:: WRITTEN EXERCISE ::
Report only the number of lines holding "from".

:: INFORMATION SHOWN ::

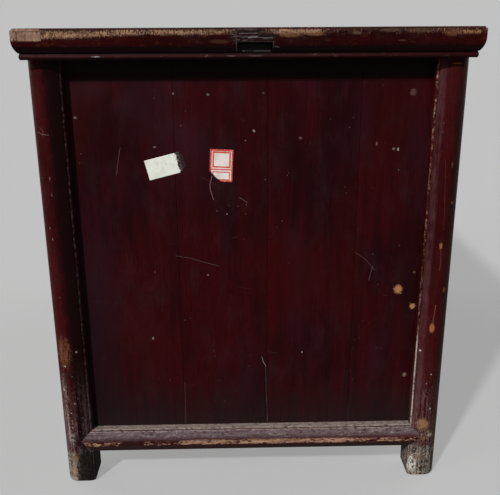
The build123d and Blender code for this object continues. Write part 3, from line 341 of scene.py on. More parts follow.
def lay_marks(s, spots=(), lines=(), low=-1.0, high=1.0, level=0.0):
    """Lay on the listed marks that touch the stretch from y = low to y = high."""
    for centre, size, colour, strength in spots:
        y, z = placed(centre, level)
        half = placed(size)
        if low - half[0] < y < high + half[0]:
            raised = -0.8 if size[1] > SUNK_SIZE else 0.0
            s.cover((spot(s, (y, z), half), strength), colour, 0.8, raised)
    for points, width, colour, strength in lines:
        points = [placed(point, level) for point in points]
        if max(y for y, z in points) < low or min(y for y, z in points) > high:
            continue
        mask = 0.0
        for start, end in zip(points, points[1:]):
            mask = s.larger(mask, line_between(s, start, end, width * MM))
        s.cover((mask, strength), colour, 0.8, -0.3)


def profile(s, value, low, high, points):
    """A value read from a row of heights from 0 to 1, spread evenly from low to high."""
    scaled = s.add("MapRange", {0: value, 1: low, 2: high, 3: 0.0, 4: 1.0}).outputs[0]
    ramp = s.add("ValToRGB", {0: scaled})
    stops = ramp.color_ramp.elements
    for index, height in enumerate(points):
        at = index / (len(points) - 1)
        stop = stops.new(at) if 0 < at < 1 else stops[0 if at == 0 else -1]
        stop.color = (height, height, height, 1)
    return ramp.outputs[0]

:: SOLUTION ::
3